Albert Schweitzer reported to Camille Schneider in Strasburg in 1951:

"Our goals are the same. Our paths are apparently different. Whereas Rudolf Steiner as spiritual researcher advances towards the experience of Christ by means of exercises, thinking, and mysticism, I have attempted to encounter Christ Jesus through thoughtful knowledge of the eschatological content of his teachings. And I encounter him daily in my work with the blacks of Africa. From this twofold experience, I derive the foundation of my life’s ethic. That is what matters to me." 

In 1922, after the First World War, Albert Schweitzer visited Rudolf Steiner in Dornach. Camille Schneider reports:

"Albert Schweitzer informed me that he once visited Rudolf Steiner in Dornach. He couldn’t say exactly in what year. He spoke with him about the necessity, after World War I, for a new penetration of cultural life with religious impulses and said that he recognized him to be a great man, who with comprehensive knowledge and astounding wisdom transforms all the information and opinions we hear or read daily without always understanding their deeper meanings. 'An initiate in the sense of Edouard Schuré', Dr. Schweitzer added, because shortly before we had spoken about Schuré and his book The Great Initiates."

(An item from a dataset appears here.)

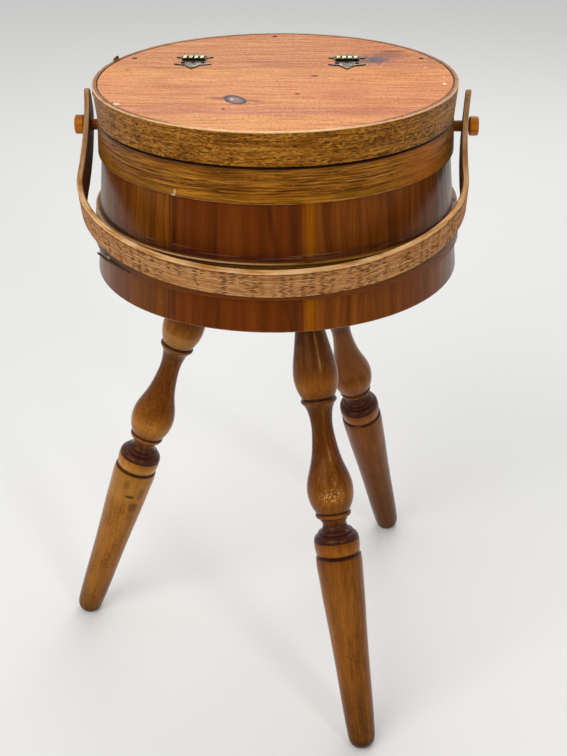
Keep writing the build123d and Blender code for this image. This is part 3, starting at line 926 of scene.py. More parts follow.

Emil Bock dates this meeting in autumn, 1922:

"Many years ago – it was 1922 – we were in preparation for the founding of the Christian Community in Dornach, and I went to Dr. Steiner in order to ask him something. He received me with glowing eyes: 'Just think! Albert Schweitzer was with me today. He is really an important personality.'"  

Several months before his death, Schweitzer again emphasized what was most meaningful in his encounters with Rudolf Steiner. He wrote in a letter from Lambarene to the composer Karl von Balz on June 14, 1965:

"Perhaps it will interest you to know that Rudolf Steiner and I were friends, although we didn’t have the same ideas. It was a deep friendship. We were happy about every meeting."